Une préoccupation constante
Le fort risque d’accident domestique encouru en permanence par le malade fait peser sur ses proches une forte pression.
L’association intervient afin de les aider à s’organiser et à trouver des solutions adéquates. Cela permet de retrouver un équilibre familial.
Une maladie traitée par le monde social
En général, la prise en charge d’une maladie est organisée par les acteurs du monde de la santé (sécurité sociale, hôpital, médecins, etc.). Dans le cadre de la maladie d’Alzheimer, le médecin ne voit le malade que très ponctuellement après le diagnostic. Ce sont les proches qui s’occupent du malade au quotidien, et ce groupe d’aidants doit s’adresser aux travailleurs sociaux ou encore au département pour recevoir de l’aide.

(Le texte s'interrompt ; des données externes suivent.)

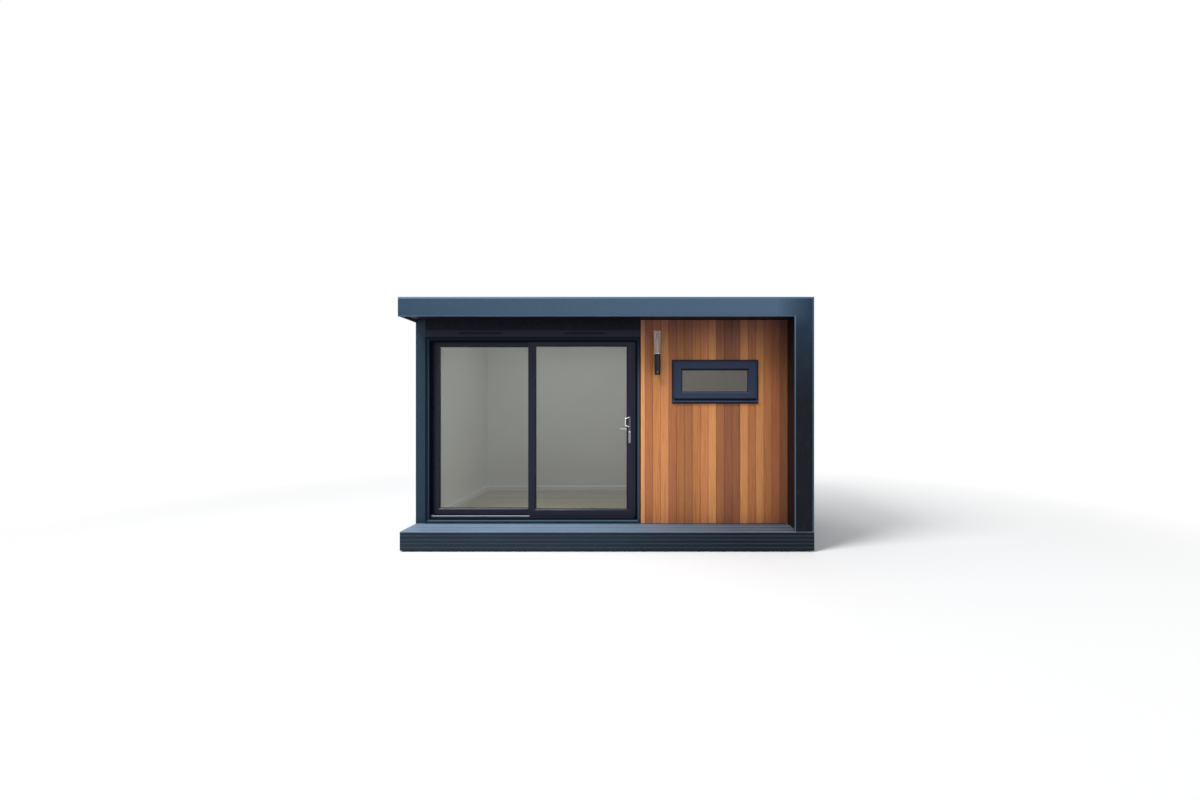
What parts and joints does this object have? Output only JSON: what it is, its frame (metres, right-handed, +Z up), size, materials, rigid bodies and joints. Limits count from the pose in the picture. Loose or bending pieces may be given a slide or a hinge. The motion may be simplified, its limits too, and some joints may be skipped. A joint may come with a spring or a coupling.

Les difficultés du diagnostic
Accéder au diagnostic est souvent très long : plusieurs mois d’attente sont nécessaires avant de pouvoir accéder à un cycle de consultations mémoire ou de pouvoir rencontrer un neurologue. Qui plus est, cette longue attente commence parfois tardivement, les personnes atteintes de troubles pouvant refuser d’envisager la possibilité d’être malades. L’annonce du diagnostic, difficile à recevoir, peut également être un soulagement, car on connaît alors l’origine des troubles du proche.
Résister à la perte
Gloria Frisone rapporte qu’un malade d’Alzheimer craint de perdre le souvenir de ses proches, et ses proches craignent d’être oubliés.
La perte de mémoire n’est pas seulement une perte, mais aussi une reconfiguration relationnelle : même si les souvenirs s’effacent et se mélangent, le caractère significatif des relations demeure et les relations en elles-mêmes sont réinventées et perdurent sous d’autres formes.
Denise Lauprêtre explique que lors des formations données par France Alzheimer, le sujet de la perte des souvenirs des proches par le malade et la reconfiguration des relations significatives est une préoccupation centrale.
La reconstruction des relations entre le patient et ses aidants prend du temps et nécessite parfois de faire face à l’irruption de souvenirs très anciens, qui mènent le malade à vivre dans une période passée.